» Supplied material
┄┄┄┄┄┄
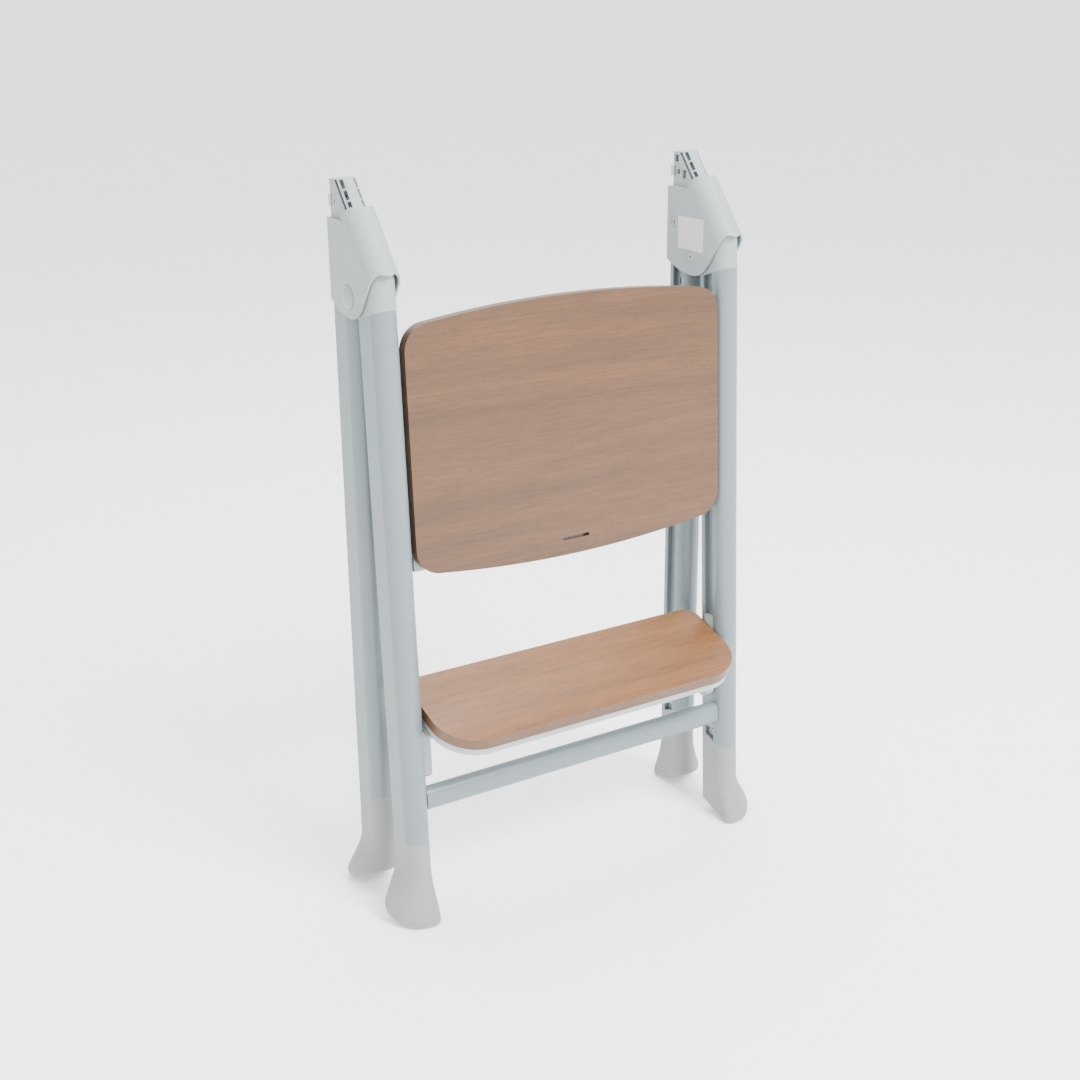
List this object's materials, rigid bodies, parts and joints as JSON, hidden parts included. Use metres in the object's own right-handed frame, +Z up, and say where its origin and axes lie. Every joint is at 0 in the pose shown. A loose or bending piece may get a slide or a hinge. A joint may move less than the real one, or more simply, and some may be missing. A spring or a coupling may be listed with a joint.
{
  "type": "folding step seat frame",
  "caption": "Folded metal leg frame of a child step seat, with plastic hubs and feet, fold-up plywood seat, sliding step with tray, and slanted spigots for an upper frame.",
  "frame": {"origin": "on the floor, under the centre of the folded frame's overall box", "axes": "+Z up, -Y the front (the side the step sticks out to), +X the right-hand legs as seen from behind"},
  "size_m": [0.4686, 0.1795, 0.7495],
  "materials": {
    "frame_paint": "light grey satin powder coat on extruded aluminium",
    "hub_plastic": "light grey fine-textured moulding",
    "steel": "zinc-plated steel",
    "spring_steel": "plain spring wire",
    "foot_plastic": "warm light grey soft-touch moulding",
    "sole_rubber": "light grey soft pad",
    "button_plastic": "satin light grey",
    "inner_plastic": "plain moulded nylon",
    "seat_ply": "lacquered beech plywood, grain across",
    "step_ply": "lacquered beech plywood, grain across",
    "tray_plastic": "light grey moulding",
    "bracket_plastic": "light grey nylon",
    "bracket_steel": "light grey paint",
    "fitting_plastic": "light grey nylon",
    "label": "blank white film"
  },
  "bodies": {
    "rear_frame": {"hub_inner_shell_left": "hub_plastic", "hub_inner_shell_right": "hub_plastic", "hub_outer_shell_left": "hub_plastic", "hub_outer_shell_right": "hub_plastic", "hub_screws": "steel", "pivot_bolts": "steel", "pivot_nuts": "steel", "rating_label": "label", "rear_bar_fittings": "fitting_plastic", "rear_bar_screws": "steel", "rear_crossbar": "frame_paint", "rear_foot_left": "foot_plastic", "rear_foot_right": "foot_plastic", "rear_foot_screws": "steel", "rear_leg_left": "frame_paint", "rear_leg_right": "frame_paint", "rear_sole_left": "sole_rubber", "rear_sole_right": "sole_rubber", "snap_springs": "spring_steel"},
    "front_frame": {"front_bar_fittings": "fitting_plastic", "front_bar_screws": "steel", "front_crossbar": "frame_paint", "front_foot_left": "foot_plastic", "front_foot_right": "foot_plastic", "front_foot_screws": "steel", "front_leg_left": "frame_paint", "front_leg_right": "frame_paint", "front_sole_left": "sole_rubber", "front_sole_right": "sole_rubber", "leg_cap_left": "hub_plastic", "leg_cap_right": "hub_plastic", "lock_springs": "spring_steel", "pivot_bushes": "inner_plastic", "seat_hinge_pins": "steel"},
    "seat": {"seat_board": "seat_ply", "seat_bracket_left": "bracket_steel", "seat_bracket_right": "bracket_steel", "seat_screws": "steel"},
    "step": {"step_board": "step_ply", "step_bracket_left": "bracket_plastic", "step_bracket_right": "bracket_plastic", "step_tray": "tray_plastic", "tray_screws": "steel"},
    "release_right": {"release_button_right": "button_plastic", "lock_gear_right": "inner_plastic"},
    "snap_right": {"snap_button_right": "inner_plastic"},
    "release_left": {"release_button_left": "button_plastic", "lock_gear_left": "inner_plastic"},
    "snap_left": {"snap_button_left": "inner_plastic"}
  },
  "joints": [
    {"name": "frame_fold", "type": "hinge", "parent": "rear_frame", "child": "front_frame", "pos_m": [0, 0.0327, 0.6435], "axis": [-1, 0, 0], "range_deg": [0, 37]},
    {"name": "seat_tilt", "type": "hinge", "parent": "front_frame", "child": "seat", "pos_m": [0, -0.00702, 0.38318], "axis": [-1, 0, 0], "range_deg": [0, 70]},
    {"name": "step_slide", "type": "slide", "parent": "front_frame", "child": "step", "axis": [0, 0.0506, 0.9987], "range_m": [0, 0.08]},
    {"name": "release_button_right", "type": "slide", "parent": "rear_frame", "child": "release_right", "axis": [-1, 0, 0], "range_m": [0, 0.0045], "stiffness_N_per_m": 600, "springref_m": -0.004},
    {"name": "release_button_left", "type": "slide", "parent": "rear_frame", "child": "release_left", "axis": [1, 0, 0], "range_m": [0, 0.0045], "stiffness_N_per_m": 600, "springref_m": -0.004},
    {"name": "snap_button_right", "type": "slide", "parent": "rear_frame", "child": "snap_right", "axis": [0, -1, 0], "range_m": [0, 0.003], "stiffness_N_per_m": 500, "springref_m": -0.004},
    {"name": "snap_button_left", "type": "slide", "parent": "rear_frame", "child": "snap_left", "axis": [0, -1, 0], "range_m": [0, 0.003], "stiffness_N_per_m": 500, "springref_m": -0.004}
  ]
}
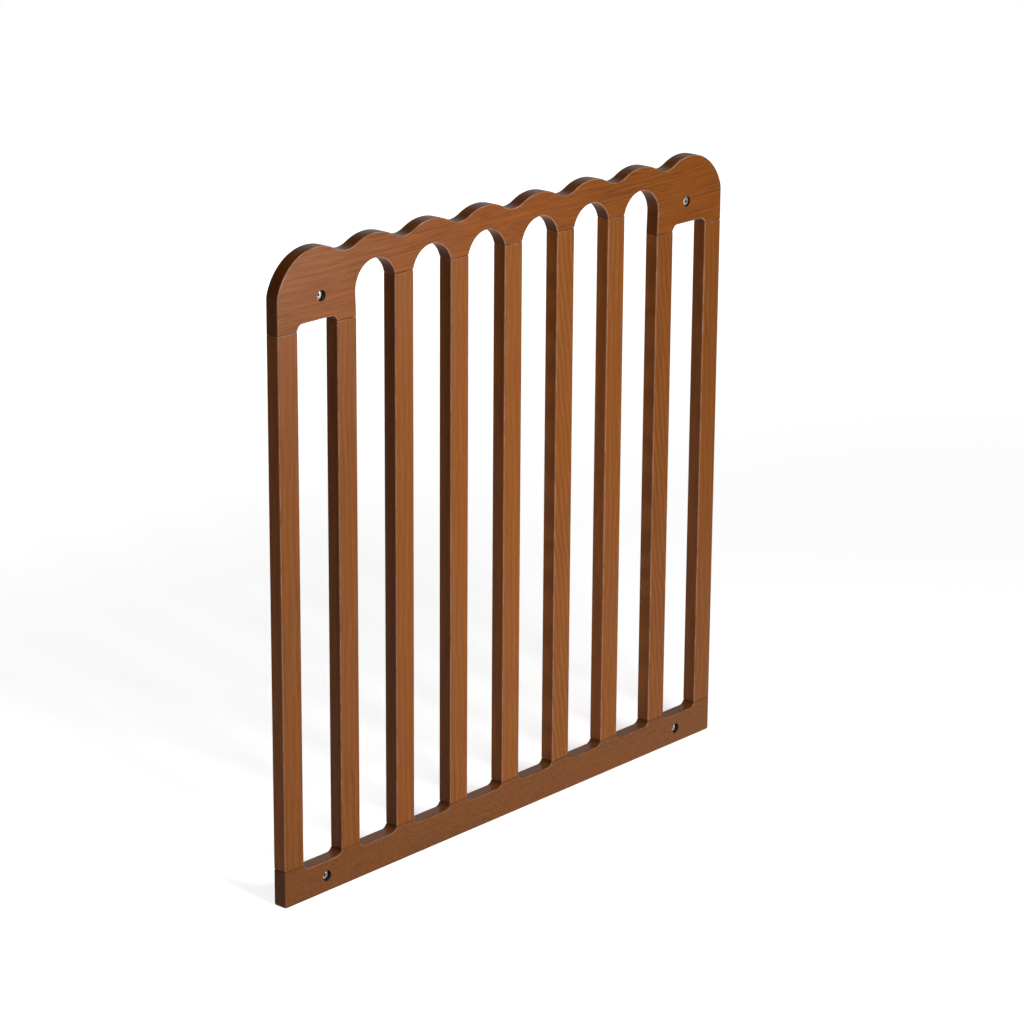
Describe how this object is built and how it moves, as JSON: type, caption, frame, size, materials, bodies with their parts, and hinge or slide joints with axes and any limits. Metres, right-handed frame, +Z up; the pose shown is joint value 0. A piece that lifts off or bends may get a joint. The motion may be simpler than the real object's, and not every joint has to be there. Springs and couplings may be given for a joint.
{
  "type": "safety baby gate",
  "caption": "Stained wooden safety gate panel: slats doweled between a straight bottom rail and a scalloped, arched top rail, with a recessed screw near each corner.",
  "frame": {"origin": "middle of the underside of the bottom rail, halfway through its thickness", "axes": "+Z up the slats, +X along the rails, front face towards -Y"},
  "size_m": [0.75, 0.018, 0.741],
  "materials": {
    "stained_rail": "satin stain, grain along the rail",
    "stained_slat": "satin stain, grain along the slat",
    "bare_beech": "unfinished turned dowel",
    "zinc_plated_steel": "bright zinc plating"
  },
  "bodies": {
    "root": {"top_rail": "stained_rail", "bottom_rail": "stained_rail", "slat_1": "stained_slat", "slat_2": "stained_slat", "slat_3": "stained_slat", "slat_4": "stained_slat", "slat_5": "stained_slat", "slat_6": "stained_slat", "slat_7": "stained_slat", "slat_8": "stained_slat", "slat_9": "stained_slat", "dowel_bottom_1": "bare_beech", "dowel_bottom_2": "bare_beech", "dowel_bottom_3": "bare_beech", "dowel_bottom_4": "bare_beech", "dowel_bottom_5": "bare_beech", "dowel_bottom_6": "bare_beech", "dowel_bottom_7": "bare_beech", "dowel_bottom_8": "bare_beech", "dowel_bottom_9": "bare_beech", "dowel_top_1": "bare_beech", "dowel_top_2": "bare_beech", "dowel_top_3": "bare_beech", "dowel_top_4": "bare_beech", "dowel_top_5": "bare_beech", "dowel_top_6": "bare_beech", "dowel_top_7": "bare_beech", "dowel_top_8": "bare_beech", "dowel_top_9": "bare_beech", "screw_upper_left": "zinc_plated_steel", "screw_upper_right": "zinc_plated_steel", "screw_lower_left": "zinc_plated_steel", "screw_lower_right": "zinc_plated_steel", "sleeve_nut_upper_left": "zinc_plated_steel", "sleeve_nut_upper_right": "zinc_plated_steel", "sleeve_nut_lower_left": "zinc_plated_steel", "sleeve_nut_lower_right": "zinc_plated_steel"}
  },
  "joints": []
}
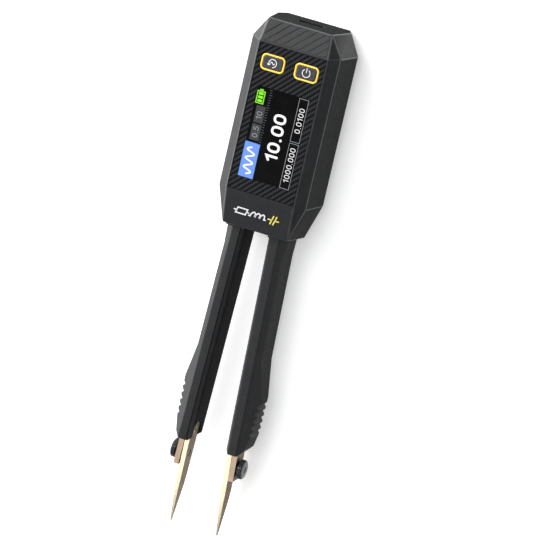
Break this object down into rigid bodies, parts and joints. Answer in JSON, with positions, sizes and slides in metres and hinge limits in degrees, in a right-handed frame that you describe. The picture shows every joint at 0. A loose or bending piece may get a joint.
┄┄┄┄┄┄
» What you will do
Give the listing above again, word for word.

» Written answer
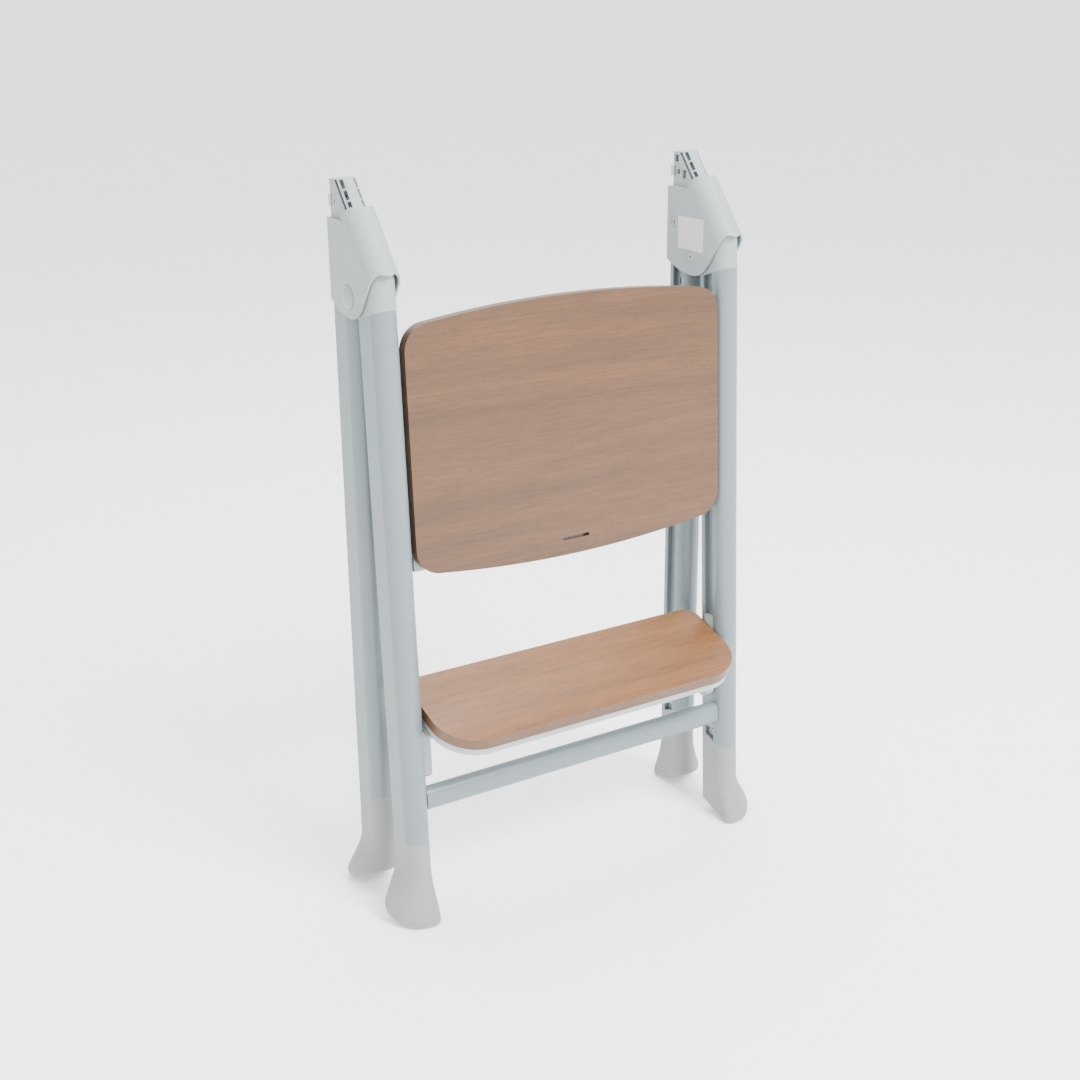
List this object's materials, rigid bodies, parts and joints as JSON, hidden parts included. Use metres in the object's own right-handed frame, +Z up, and say where its origin and axes lie. Every joint is at 0 in the pose shown. A loose or bending piece may get a slide or a hinge. A joint may move less than the real one, or more simply, and some may be missing. A spring or a coupling may be listed with a joint.
{
  "type": "folding step seat frame",
  "caption": "Folded metal leg frame of a child step seat, with plastic hubs and feet, fold-up plywood seat, sliding step with tray, and slanted spigots for an upper frame.",
  "frame": {"origin": "on the floor, under the centre of the folded frame's overall box", "axes": "+Z up, -Y the front (the side the step sticks out to), +X the right-hand legs as seen from behind"},
  "size_m": [0.4686, 0.1795, 0.7495],
  "materials": {
    "frame_paint": "light grey satin powder coat on extruded aluminium",
    "hub_plastic": "light grey fine-textured moulding",
    "steel": "zinc-plated steel",
    "spring_steel": "plain spring wire",
    "foot_plastic": "warm light grey soft-touch moulding",
    "sole_rubber": "light grey soft pad",
    "button_plastic": "satin light grey",
    "inner_plastic": "plain moulded nylon",
    "seat_ply": "lacquered beech plywood, grain across",
    "step_ply": "lacquered beech plywood, grain across",
    "tray_plastic": "light grey moulding",
    "bracket_plastic": "light grey nylon",
    "bracket_steel": "light grey paint",
    "fitting_plastic": "light grey nylon",
    "label": "blank white film"
  },
  "bodies": {
    "rear_frame": {"hub_inner_shell_left": "hub_plastic", "hub_inner_shell_right": "hub_plastic", "hub_outer_shell_left": "hub_plastic", "hub_outer_shell_right": "hub_plastic", "hub_screws": "steel", "pivot_bolts": "steel", "pivot_nuts": "steel", "rating_label": "label", "rear_bar_fittings": "fitting_plastic", "rear_bar_screws": "steel", "rear_crossbar": "frame_paint", "rear_foot_left": "foot_plastic", "rear_foot_right": "foot_plastic", "rear_foot_screws": "steel", "rear_leg_left": "frame_paint", "rear_leg_right": "frame_paint", "rear_sole_left": "sole_rubber", "rear_sole_right": "sole_rubber", "snap_springs": "spring_steel"},
    "front_frame": {"front_bar_fittings": "fitting_plastic", "front_bar_screws": "steel", "front_crossbar": "frame_paint", "front_foot_left": "foot_plastic", "front_foot_right": "foot_plastic", "front_foot_screws": "steel", "front_leg_left": "frame_paint", "front_leg_right": "frame_paint", "front_sole_left": "sole_rubber", "front_sole_right": "sole_rubber", "leg_cap_left": "hub_plastic", "leg_cap_right": "hub_plastic", "lock_springs": "spring_steel", "pivot_bushes": "inner_plastic", "seat_hinge_pins": "steel"},
    "seat": {"seat_board": "seat_ply", "seat_bracket_left": "bracket_steel", "seat_bracket_right": "bracket_steel", "seat_screws": "steel"},
    "step": {"step_board": "step_ply", "step_bracket_left": "bracket_plastic", "step_bracket_right": "bracket_plastic", "step_tray": "tray_plastic", "tray_screws": "steel"},
    "release_right": {"release_button_right": "button_plastic", "lock_gear_right": "inner_plastic"},
    "snap_right": {"snap_button_right": "inner_plastic"},
    "release_left": {"release_button_left": "button_plastic", "lock_gear_left": "inner_plastic"},
    "snap_left": {"snap_button_left": "inner_plastic"}
  },
  "joints": [
    {"name": "frame_fold", "type": "hinge", "parent": "rear_frame", "child": "front_frame", "pos_m": [0, 0.0327, 0.6435], "axis": [-1, 0, 0], "range_deg": [0, 37]},
    {"name": "seat_tilt", "type": "hinge", "parent": "front_frame", "child": "seat", "pos_m": [0, -0.00702, 0.38318], "axis": [-1, 0, 0], "range_deg": [0, 70]},
    {"name": "step_slide", "type": "slide", "parent": "front_frame", "child": "step", "axis": [0, 0.0506, 0.9987], "range_m": [0, 0.08]},
    {"name": "release_button_right", "type": "slide", "parent": "rear_frame", "child": "release_right", "axis": [-1, 0, 0], "range_m": [0, 0.0045], "stiffness_N_per_m": 600, "springref_m": -0.004},
    {"name": "release_button_left", "type": "slide", "parent": "rear_frame", "child": "release_left", "axis": [1, 0, 0], "range_m": [0, 0.0045], "stiffness_N_per_m": 600, "springref_m": -0.004},
    {"name": "snap_button_right", "type": "slide", "parent": "rear_frame", "child": "snap_right", "axis": [0, -1, 0], "range_m": [0, 0.003], "stiffness_N_per_m": 500, "springref_m": -0.004},
    {"name": "snap_button_left", "type": "slide", "parent": "rear_frame", "child": "snap_left", "axis": [0, -1, 0], "range_m": [0, 0.003], "stiffness_N_per_m": 500, "springref_m": -0.004}
  ]
}
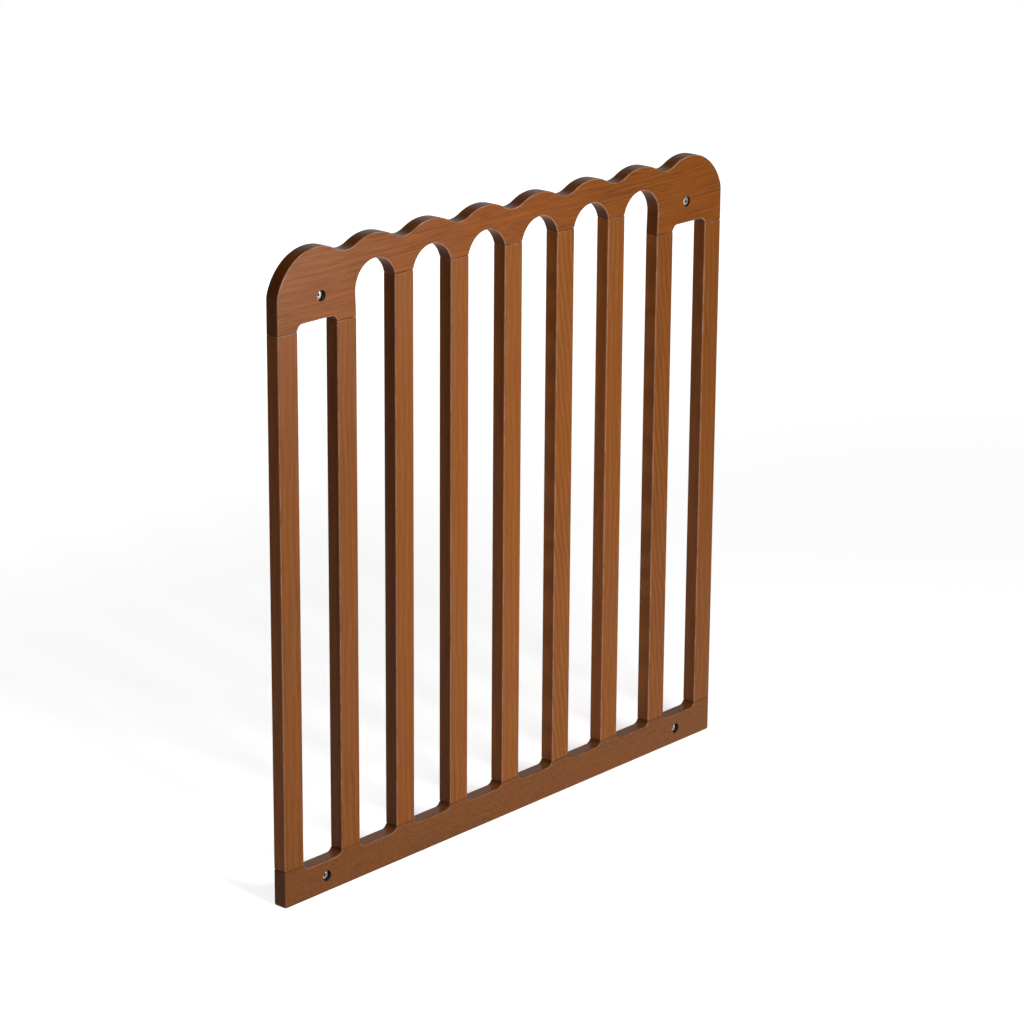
Describe how this object is built and how it moves, as JSON: type, caption, frame, size, materials, bodies with their parts, and hinge or slide joints with axes and any limits. Metres, right-handed frame, +Z up; the pose shown is joint value 0. A piece that lifts off or bends may get a joint. The motion may be simpler than the real object's, and not every joint has to be there. Springs and couplings may be given for a joint.
{
  "type": "safety baby gate",
  "caption": "Stained wooden safety gate panel: slats doweled between a straight bottom rail and a scalloped, arched top rail, with a recessed screw near each corner.",
  "frame": {"origin": "middle of the underside of the bottom rail, halfway through its thickness", "axes": "+Z up the slats, +X along the rails, front face towards -Y"},
  "size_m": [0.75, 0.018, 0.741],
  "materials": {
    "stained_rail": "satin stain, grain along the rail",
    "stained_slat": "satin stain, grain along the slat",
    "bare_beech": "unfinished turned dowel",
    "zinc_plated_steel": "bright zinc plating"
  },
  "bodies": {
    "root": {"top_rail": "stained_rail", "bottom_rail": "stained_rail", "slat_1": "stained_slat", "slat_2": "stained_slat", "slat_3": "stained_slat", "slat_4": "stained_slat", "slat_5": "stained_slat", "slat_6": "stained_slat", "slat_7": "stained_slat", "slat_8": "stained_slat", "slat_9": "stained_slat", "dowel_bottom_1": "bare_beech", "dowel_bottom_2": "bare_beech", "dowel_bottom_3": "bare_beech", "dowel_bottom_4": "bare_beech", "dowel_bottom_5": "bare_beech", "dowel_bottom_6": "bare_beech", "dowel_bottom_7": "bare_beech", "dowel_bottom_8": "bare_beech", "dowel_bottom_9": "bare_beech", "dowel_top_1": "bare_beech", "dowel_top_2": "bare_beech", "dowel_top_3": "bare_beech", "dowel_top_4": "bare_beech", "dowel_top_5": "bare_beech", "dowel_top_6": "bare_beech", "dowel_top_7": "bare_beech", "dowel_top_8": "bare_beech", "dowel_top_9": "bare_beech", "screw_upper_left": "zinc_plated_steel", "screw_upper_right": "zinc_plated_steel", "screw_lower_left": "zinc_plated_steel", "screw_lower_right": "zinc_plated_steel", "sleeve_nut_upper_left": "zinc_plated_steel", "sleeve_nut_upper_right": "zinc_plated_steel", "sleeve_nut_lower_left": "zinc_plated_steel", "sleeve_nut_lower_right": "zinc_plated_steel"}
  },
  "joints": []
}
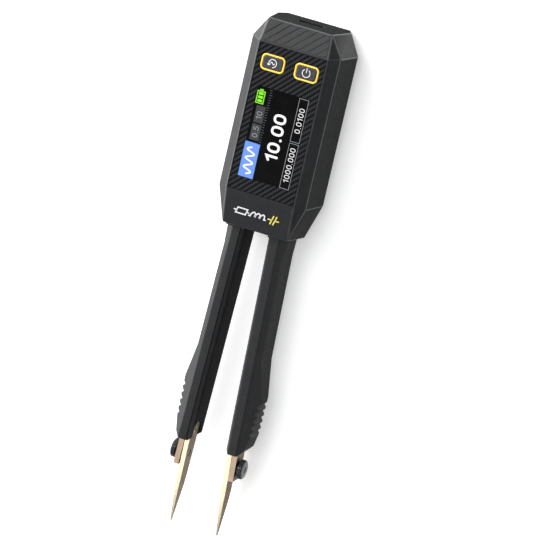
Break this object down into rigid bodies, parts and joints. Answer in JSON, with positions, sizes and slides in metres and hinge limits in degrees, in a right-handed frame that you describe. The picture shows every joint at 0. A loose or bending piece may get a joint.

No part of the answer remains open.